*What is needed*. Retype, exactly as written, every line from the one containing "the whole stool." down to the one containing "points = [vertex.co", including both, and nothing else.

----------

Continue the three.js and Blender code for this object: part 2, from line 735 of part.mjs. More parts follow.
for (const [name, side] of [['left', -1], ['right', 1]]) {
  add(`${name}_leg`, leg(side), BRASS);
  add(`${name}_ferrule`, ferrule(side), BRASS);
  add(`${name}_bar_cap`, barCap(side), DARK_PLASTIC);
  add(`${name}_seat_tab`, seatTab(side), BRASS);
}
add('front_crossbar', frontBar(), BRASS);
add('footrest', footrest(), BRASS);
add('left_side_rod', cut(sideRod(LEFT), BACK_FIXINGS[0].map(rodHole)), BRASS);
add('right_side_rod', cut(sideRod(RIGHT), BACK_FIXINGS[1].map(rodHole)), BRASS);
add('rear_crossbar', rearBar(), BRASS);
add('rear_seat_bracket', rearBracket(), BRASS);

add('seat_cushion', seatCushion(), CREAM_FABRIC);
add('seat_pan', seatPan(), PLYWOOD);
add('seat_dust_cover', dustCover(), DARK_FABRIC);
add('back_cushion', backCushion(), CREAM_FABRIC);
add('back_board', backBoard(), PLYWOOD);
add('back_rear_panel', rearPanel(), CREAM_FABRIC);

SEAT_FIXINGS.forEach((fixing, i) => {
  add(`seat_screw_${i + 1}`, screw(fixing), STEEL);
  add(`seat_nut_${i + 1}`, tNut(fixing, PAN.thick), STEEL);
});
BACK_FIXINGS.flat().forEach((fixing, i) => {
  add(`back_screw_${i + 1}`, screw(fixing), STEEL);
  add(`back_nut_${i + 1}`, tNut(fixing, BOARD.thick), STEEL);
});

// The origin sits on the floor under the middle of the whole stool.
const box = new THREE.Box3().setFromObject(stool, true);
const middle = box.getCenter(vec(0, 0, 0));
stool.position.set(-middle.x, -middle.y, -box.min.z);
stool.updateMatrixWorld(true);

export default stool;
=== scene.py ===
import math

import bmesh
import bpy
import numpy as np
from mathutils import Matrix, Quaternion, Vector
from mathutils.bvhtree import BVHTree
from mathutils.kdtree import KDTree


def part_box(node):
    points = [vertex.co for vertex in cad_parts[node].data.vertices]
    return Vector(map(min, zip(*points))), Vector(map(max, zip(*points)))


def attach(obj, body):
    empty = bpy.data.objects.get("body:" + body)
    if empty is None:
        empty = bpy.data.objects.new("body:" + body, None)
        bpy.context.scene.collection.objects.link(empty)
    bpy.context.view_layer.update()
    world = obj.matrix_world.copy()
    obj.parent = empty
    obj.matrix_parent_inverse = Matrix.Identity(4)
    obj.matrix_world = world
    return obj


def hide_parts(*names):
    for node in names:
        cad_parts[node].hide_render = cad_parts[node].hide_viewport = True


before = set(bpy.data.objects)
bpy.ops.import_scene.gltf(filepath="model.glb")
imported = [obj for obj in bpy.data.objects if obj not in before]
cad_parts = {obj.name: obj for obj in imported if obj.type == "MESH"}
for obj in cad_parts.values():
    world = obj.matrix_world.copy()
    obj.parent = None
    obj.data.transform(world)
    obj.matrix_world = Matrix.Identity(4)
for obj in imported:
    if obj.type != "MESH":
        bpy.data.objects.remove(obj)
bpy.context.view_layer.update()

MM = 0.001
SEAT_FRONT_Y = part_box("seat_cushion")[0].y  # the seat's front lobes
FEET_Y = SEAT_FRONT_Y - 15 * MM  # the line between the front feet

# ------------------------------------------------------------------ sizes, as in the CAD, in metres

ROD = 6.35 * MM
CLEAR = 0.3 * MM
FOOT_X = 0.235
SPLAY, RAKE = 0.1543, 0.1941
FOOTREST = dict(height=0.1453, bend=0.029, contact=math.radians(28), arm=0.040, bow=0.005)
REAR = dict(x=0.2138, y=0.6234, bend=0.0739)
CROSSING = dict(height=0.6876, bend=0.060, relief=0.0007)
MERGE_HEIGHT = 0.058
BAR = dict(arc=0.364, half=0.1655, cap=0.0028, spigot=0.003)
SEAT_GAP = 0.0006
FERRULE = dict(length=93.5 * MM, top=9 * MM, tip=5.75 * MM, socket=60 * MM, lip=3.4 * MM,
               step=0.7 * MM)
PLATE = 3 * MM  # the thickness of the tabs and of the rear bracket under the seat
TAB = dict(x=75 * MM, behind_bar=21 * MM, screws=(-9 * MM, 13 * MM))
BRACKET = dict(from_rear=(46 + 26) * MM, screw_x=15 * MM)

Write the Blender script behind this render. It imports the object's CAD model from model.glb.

----------

*Output for this exercise*.
// The origin sits on the floor under the middle of the whole stool.
const box = new THREE.Box3().setFromObject(stool, true);
const middle = box.getCenter(vec(0, 0, 0));
stool.position.set(-middle.x, -middle.y, -box.min.z);
stool.updateMatrixWorld(true);

export default stool;
=== scene.py ===
import math

import bmesh
import bpy
import numpy as np
from mathutils import Matrix, Quaternion, Vector
from mathutils.bvhtree import BVHTree
from mathutils.kdtree import KDTree


def part_box(node):
    points = [vertex.co for vertex in cad_parts[node].data.vertices]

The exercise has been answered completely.